The bearing wear could be indicative of knock although generally I seldom see knock show up on the bearings without it also being evident on the piston cron and/or top ring land. I'd check all the rings are free in the ring grooves to ensure the ring grooves haven't nipped up due to knock. The timing you're quoting for 0 psi 'should' be more than fine for pump gas even at 9:1 but I always recommend using audio knock gear anyway. by the time you can hear knock from the drivers seat with just your ears, it's way too late and has been happening for a while.
Were you monitoring oil pressure by any chance? What oil were you using for the run in period?
Hi Andre, the builder has established that the intake cam timing on that particular head had indeed moved in relation to the crank, as there was witness marked on piston #3 from the intake valves, and the destroyed intake valve on Piston #1. No such evidence or marking on the other intake cam or either exhaust cam. He established by mocking it back together that the AVCS alone through a faulty solenoid can't cause contact to occur. Being unable to turn the engine over due to the valve damage, it would had been hard to check the timing position prior to disassembly.
The engine has been completely stripped now and he has not mentioned anything about cam journals, and he is definitely looking at everything in great detail now that there's no obvious cause, however I will ask him. Unfortunately I can't drop in and view everything disassembled myself as he's ~1500km away, although I have no reason to doubt him.
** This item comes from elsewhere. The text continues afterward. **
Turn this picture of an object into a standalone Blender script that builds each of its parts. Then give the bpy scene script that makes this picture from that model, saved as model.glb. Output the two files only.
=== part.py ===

On the knock front, my fear was exactly that, it may have been knocking without really being audible however I thought I would have been firmly in safe territory with the figures I had. I couldn't beg, borrow or steal an audible device and the dyno didn't own one, I will be buying one before going back to the dyno cell, that's for sure. The car was sitting for over 12 months while the build was happening, however I drained the fuel tank and put new fuel in it. I've attached a photo of the piston 1 & 3 (don't have one of 2 & 4 at the moment), obviously #1 is damage by the valve, but I don't see anything on either that look like detonation damage. Note: #3 has debris on it as well that was blown into all cylinders once the intake valves on #1 was broken off.
I did have oil pressure & temp monitoring, as well as fuel pressure hooked up, and was logging the first half of the break in session, however in an absolute astoundingly stupid amateur move, I stopped the logging at one stage when I left the dyno cell, and forgot to re-enable it when I returned and continued. I then did not save the log file when I shutdown to tow the car off the dyno. I will never make those mistakes again... The times I was checking it, the pressure seemed fine, however I know that's only useful while the engine was running fine and data trumps beliefs.... As an engineer, I live off data, so this in particular hurts a lot.
The Oil I used was https://www.penriteoil.com.au/applications/baseoils/mineral/10-tenths-running-in-oil-15w-40-mineral which was discussed and approved by the builder.
If oil pressure was an issue though, I would have thought both halves of the conrod bearing would show at least some damage, as well as other bearings.
Found out Rod clearances range from 0.0017" to 0.0020"
Have added a close up pic of the bottom half of #2 conrod bearing for comparison to top half in image 2940 in my first post above.
Have also added close up pics of #2 & #4 pistons. I can't see any detonation damage or scorching on them. Note there does appear to be slight marks from debris sucked into these cylinders on them at one of the edges.
Builder also reports that cam journals look good and cams rotate freely.
This sounds like the old "I didn't screw up the build, you screwed up the tune and I'm not paying" story.
I'm highly skeptical based on the info you supplied that some magic unaudible knock blew the motor. Either the parts were bad (bad judgment from the builder or he advised you to buy something but you wouldn't spend the money) or the assembly was bad.
It's not like that at the moment, no fingers are being pointed, and I'm quite happy with how our correspondence has gone so far. Both of us are trying to establish the facts and determine a cause. He has stated that he does not believe detonation or excessive combustion temps cause the valve to piston contact, which will be the biggest cost. My concern is that eventually it will get to a point that if no cause can be found, then awkward conversations will have to be had.
During the build I took all of his advice and it was quite an expensive and thorough build. So far, if I was in his position, I would be asking the same questions he has. If I were the builder and wasn't involved in the install and tune, I'd want to be sure that the end user hasn't just screwed up and is trying to make me rebuild it for free too.
The main thing from my point of view is that it is suggestive that I may not have had things right during my tune, and if there hadn't been valve to piston contact for what ever reason, then I may have thrown a rod bearing not long afterwards anyway.
More important still, when the engine is rebuilt, how do I ensure the same condition isn't repeated and I lunch another set of rod bearings, and potentially more.